(Data records)
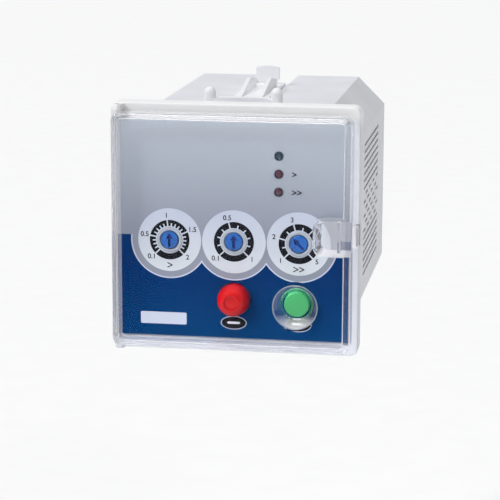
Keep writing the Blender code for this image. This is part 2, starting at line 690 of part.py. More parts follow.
def make_clip(name, material):
    """Upper mounting clip: slider in the channel, cross bar with posts, gussets and thumb plate."""
    rim = CHANNEL_WIDTH / 2
    slope = GAP * (sqrt(2) - 1) + GAP
    bottom = CHANNEL_FLOOR_Z + GAP
    top = CASE_HALF_Z + CLIP_PROUD
    floor_half = rim - CHANNEL_DEPTH + GAP - slope
    outline = [(-floor_half, bottom), (floor_half, bottom), (rim - slope, CASE_HALF_Z), (rim - slope, top),
               (-rim + slope, top), (-rim + slope, CASE_HALF_Z)]
    clip = prism(name, outline, CLIP_FRONT, CLIP_BACK, material)
    lift = CASE_HALF_Z + GAP
    bar_back = CLIP_FRONT + CLIP_BAR_THICK
    bar_top = CASE_HALF_Z + CLIP_BAR_RISE
    bar_outline = [(-CLIP_BAR_HALF, lift), (CLIP_BAR_HALF, lift), (CLIP_BAR_HALF, lift + CLIP_PROUD / 2),
                   (CLIP_BAR_TOP_HALF, bar_top), (-CLIP_BAR_TOP_HALF, bar_top), (-CLIP_BAR_HALF, lift + CLIP_PROUD / 2)]
    parts = [prism("bar", bar_outline, CLIP_FRONT + GAP / 3, bar_back)]
    post_top = CASE_HALF_Z + CLIP_POST_RISE
    radius = CLIP_POST_RADIUS
    shoulder = post_top - radius
    profile = [(0, lift + GAP / 3), (radius, lift + GAP / 3), (radius, shoulder)]
    profile += [(radius * cos(radians(a)), shoulder + radius * sin(radians(a))) for a in (30, 60)]
    profile.append((0, post_top))
    for side in (-1, 1):
        post = turned("post", profile, (0, 0, 0), 14)
        post.data.transform(Matrix.Translation((side * CLIP_POST_X, CLIP_FRONT + CLIP_BAR_THICK / 2, 0))
                            @ Matrix.Rotation(radians(90), 4, "X"))
        parts.append(post)
        gusset_top = CASE_HALF_Z + CLIP_GUSSET_RISE
        gusset_back = CLIP_BACK - CLIP_PLATE_THICK - CLIP_GUSSET_SPACE
        gusset = [(CLIP_GUSSET_START, top - WELD), (CLIP_GUSSET_START, top + GAP), (CLIP_GUSSET_PEAK, gusset_top),
                  (gusset_back, gusset_top - CLIP_GUSSET_FALL), (gusset_back, top - WELD)]
        middle = side * CLIP_GUSSET_X
        parts.append(side_prism("gusset", gusset, middle - CLIP_GUSSET_THICK / 2, middle + CLIP_GUSSET_THICK / 2))
    parts.append(thumb_plate(top))
    neck = CLIP_SLOT_WIDTH / 2 - GAP
    head_top = CHANNEL_FLOOR_Z - CASE_WALL - GAP
    foot_back = CLIP_FOOT_START + CLIP_FOOT_LENGTH
    parts.append(block("neck", (-neck, CLIP_FOOT_START, head_top - CLIP_FOOT_THICK / 2),
                       (neck, foot_back, bottom + WELD)))
    fuse(clip, *parts)
    head = CLIP_FOOT_HEAD / 2
    fuse(clip, block("head", (-head, CLIP_FOOT_START + GAP, head_top - CLIP_FOOT_THICK),
                     (head, foot_back - GAP, head_top)))
    return clip


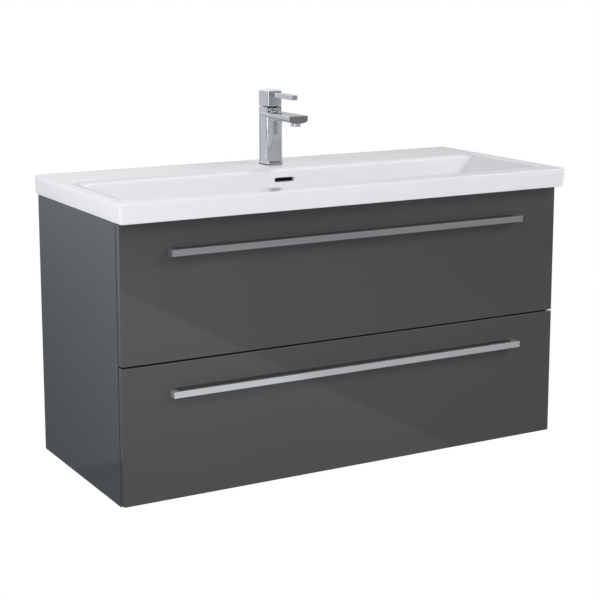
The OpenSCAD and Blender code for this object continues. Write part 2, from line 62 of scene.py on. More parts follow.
class Shader:
    """A Principled material with helpers for procedural detail in object coordinates."""

    def __init__(self, name, rough, metallic=0.0, ior=1.5):
        self.m = bpy.data.materials.new(name)
        self.m.use_nodes = True
        self.tree = self.m.node_tree
        self.bsdf = self.tree.nodes["Principled BSDF"]
        self.set(Roughness=rough, Metallic=metallic, IOR=ior)
        self.coord = self.tree.nodes.new("ShaderNodeTexCoord").outputs["Object"]
        self.last_normal = None
        self.m.diffuse_color = (0.6, 0.6, 0.6, 1)

    def set(self, **values):
        for k, v in values.items():
            self.bsdf.inputs[k.replace("_", " ")].default_value = v

    def link(self, a, b):
        self.tree.links.new(a, b)

    def stretched(self, stretch):
        """Object coordinates, scaled by stretch along x, y and z where it is given."""
        if stretch is None:
            return self.coord
        n = self.tree.nodes.new("ShaderNodeMapping")
        n.inputs["Scale"].default_value = stretch
        self.link(self.coord, n.inputs["Vector"])
        return n.outputs["Vector"]

    def noise(self, scale, detail=3.0, stretch=None):
        n = self.tree.nodes.new("ShaderNodeTexNoise")
        n.inputs["Scale"].default_value = scale
        n.inputs["Detail"].default_value = detail
        self.link(self.stretched(stretch), n.inputs["Vector"])
        return n.outputs[0]

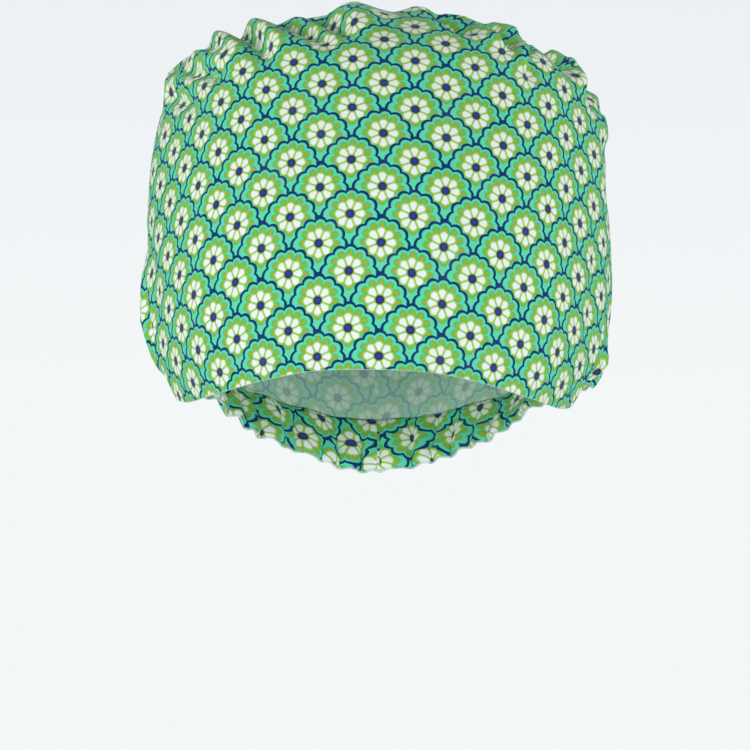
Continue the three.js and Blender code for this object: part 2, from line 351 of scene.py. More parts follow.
# %% [markdown]
# ## From a grid to cloth
#
# Every piece below is laid on the folded wall, so one helper finds a place on it: so far round, so
# high, and so deep under its face. The pieces could be modelled apart and pushed together, but then
# a change to one fold would leave gaps. Here the hem, the casing and the stitches all follow.

# %% Place points on the folded wall


def unit(vectors):
    return vectors / np.linalg.norm(vectors, axis=-1, keepdims=True)


def normals_of(points):
    """Unit normals of a grid whose first and last columns meet at the back seam."""
    round_step = np.empty_like(points)
    round_step[1:-1] = points[2:] - points[:-2]
    round_step[0] = round_step[-1] = points[1] - points[-2]
    return unit(np.cross(round_step, np.gradient(points, axis=1)))


folded = grid + height[..., None] * normals_of(grid)
folded_normals = normals_of(folded)
folded_down = unit(-np.gradient(folded, axis=1))


def on_wall(column, level, depth=0.0, down=0.0):
    """Points in millimetres at columns of the grid (they may be fractions) and at levels."""
    column, level = np.broadcast_arrays(np.asarray(column, float), np.asarray(level, float))
    column = column % AROUND
    row = np.interp(level, levels, np.arange(rows + 1))
    i, j = np.floor(column).astype(int), np.minimum(np.floor(row).astype(int), rows - 1)
    u, v = (column - i)[..., None], (row - j)[..., None]

    def blend(table):
        low = table[i, j] * (1 - u) + table[i + 1, j] * u
        high = table[i, j + 1] * (1 - u) + table[i + 1, j + 1] * u
        return low * (1 - v) + high * v

    depth, down = np.asarray(depth)[..., None], np.asarray(down)[..., None]
    return blend(folded) - depth * blend(folded_normals) + down * blend(folded_down)


print("top of the brow roll, mm:", on_wall(middle, LEVELS - 2.0).round(1))

# %% [markdown]
# ## Where the print falls
#
# A fold hides cloth, and the print on it goes in with it. If the print were laid by the smooth form,
# a fold would stretch the flowers over itself. So the lengths are measured on the folded cloth. Three
# short tables add what no ruler gives: how far the cloth was cut askew, and where it is pulled or
# eased.

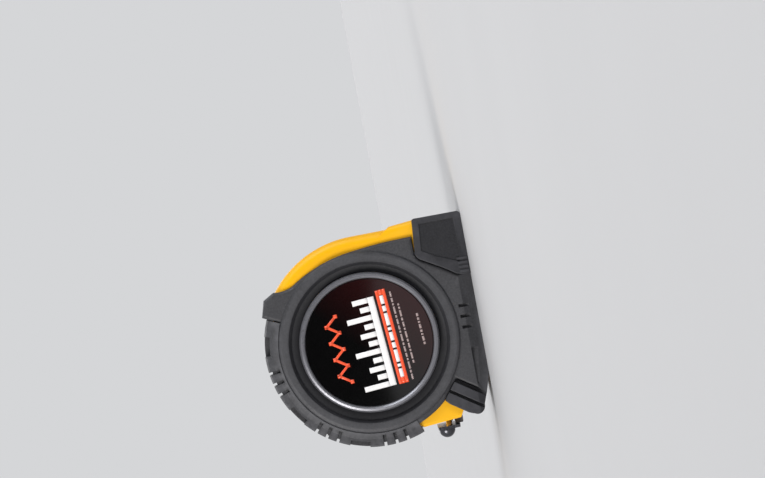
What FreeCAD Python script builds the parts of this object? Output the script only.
"""A 25 ft pocket tape measure with a rubber-armoured case.

Frame: the blade leaves towards -X, the rear is +X, +Z is up and the base plane is z = 0. The reel
turns about Y. The left side (-Y) carries the label, and the right side (+Y) also carries the belt clip.
Pieces of one side are drawn for the right side and mirrored for the left. Sizes are in millimetres.
"""

import FreeCAD, Part
import math
import os

Vector = FreeCAD.Vector
Y_AXIS = Vector(0, 1, 0)
X_AXIS = Vector(1, 0, 0)

# Driving sizes
REEL_Z = 44.8              # height of the reel axis above the base
CASE_SIDE = 17.0           # from the middle plane to the outside of a case wall
WALL = 2.6                 # thickness of a case side wall
RUBBER_SIDE = 20.4         # from the middle plane to the outside of the rubber
SLAB_SIDE = 19.3           # the same, outside the proud side ring
BLADE_WIDTH = 25.0
BLADE_THICKNESS = 0.15
BLADE_CUP = 2.4            # rise of the blade's edges above its middle
SEAM = 0.3                 # width and depth of the parting line
KEEL_HALF = 8.0            # half width of the strip of case that shows between the rubber of each side

# Screws and the centre post
CASE_SCREWS = ((27.5, 68.0), (33.5, 28.2), (-7.0, 10.4), (17.0, 11.0))
SCREW_R = 1.2
SCREW_HEAD_R = 2.2
SCREW_SEAT_Y = 14.6        # where a screw's head rests in the right half
BOSS_R = 3.4
POST_R = 4.0
POST_PIN_R = 2.0
POST_END_Y = 16.8

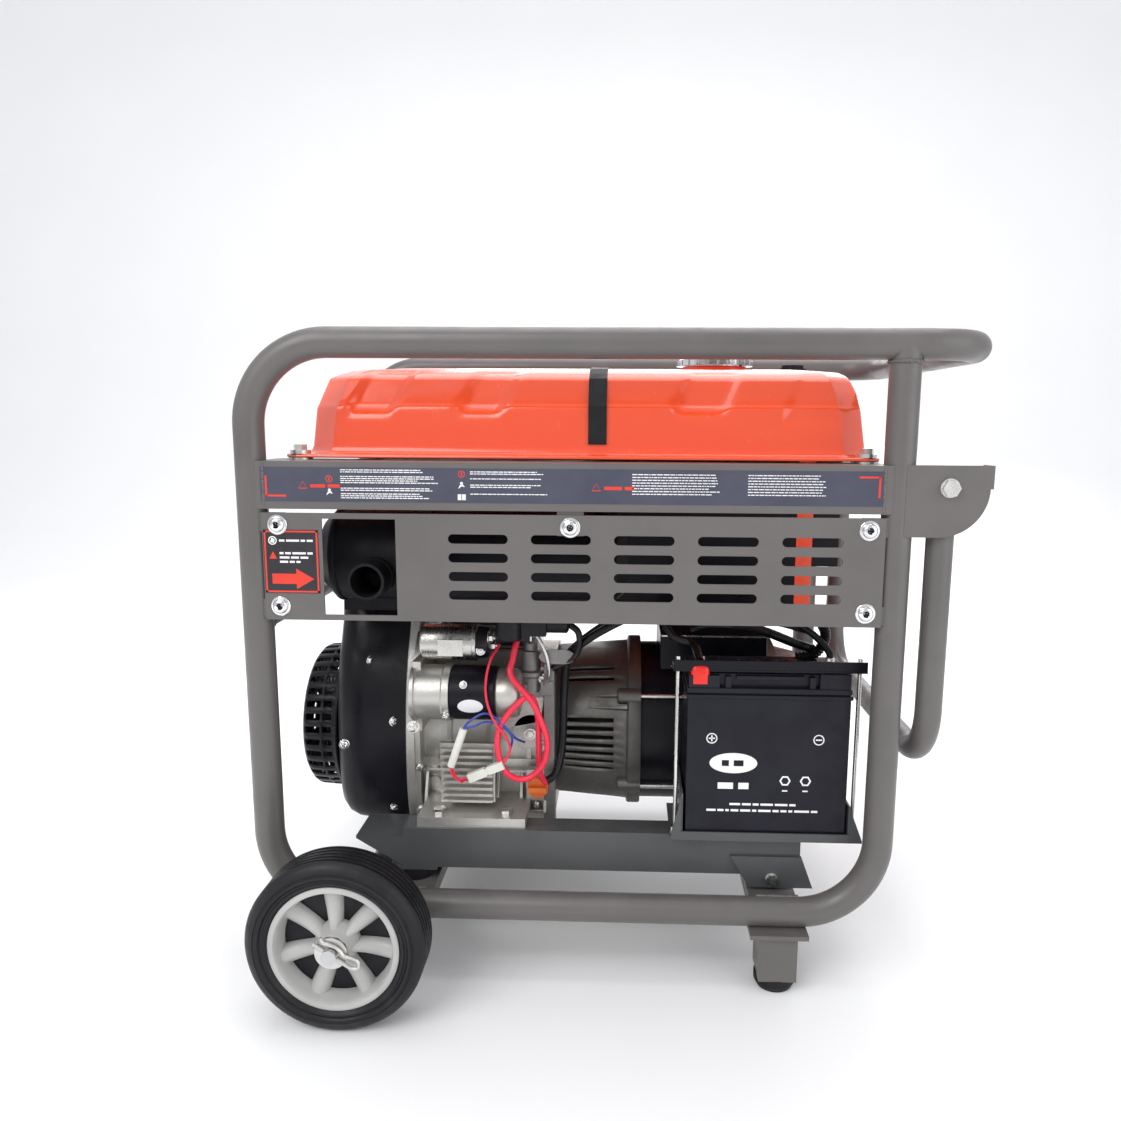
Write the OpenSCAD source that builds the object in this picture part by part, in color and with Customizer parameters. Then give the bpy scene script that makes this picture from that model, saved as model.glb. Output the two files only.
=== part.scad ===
// Engine driven welder: open tube frame, diesel engine, alternator, tank, battery, two wheels.
// Units are mm, +Z up, +X toward the folding handle, -Y toward the battery side.
// The origin is the bottom centre of the whole object's box, on the ground.

/* [Frame] */
// Distance between the left and right posts, centre to centre
post_span = 680; // [560:10:820]
// Distance between the near and far tube hoops, centre to centre
hoop_span = 437; // [400:5:520]
// Height of the top rail centre above the ground
top_z = 708; // [670:2:800]
// Height of the bottom rail centre above the ground
low_z = 86; // [80:1:92]
// Outside diameter of the frame tube
tube_d = 32; // [28:1:36]
// Wall thickness of the frame tube
tube_wall = 2; // [1.5:0.5:3]
// Centreline radius of the hoop corners
corner_r = 86; // [60:2:110]
// How far the top loop reaches past the right posts
loop_out = 86; // [70:2:140]
// Centreline radius of the top loop corners
loop_r = 56; // [40:2:70]
// Diameter of the upper cross tube
cross_d = 25; // [20:1:30]
// Height of the upper cross tube
cross_z = 412; // [380:2:440]

/* [Wheels] */
// Tyre outside diameter
tyre_d = 188; // [170:2:220]
// Tyre width
tyre_w = 50; // [40:1:56]
// Rim outside diameter
rim_d = 134; // [110:2:140]
// Axle diameter
axle_d = 16; // [14:1:20]
// Wheel centre, left of the frame middle
wheel_x = -236; // [-250:2:-200]
// Outer face of the tyre from the middle plane
wheel_face = 328; // [310:1:350]
// Number of wheel spokes
spokes = 7; // [5:1:9]
// Radial clearance of a turning shaft in its bore
run_clear = 0.06; // [0.02:0.01:0.09]

/* [Folding handle] */
// Tube diameter of the folding handle
grip_d = 28; // [22:1:30]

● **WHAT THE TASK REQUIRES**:
Print, without alteration, the lines from the line with "What FreeCAD Python" to the line with "a rubber-armoured case.". Include both of them, and omit every other line.

● **RESPONSE TO THE EXERCISE**:
What FreeCAD Python script builds the parts of this object? Output the script only.
"""A 25 ft pocket tape measure with a rubber-armoured case.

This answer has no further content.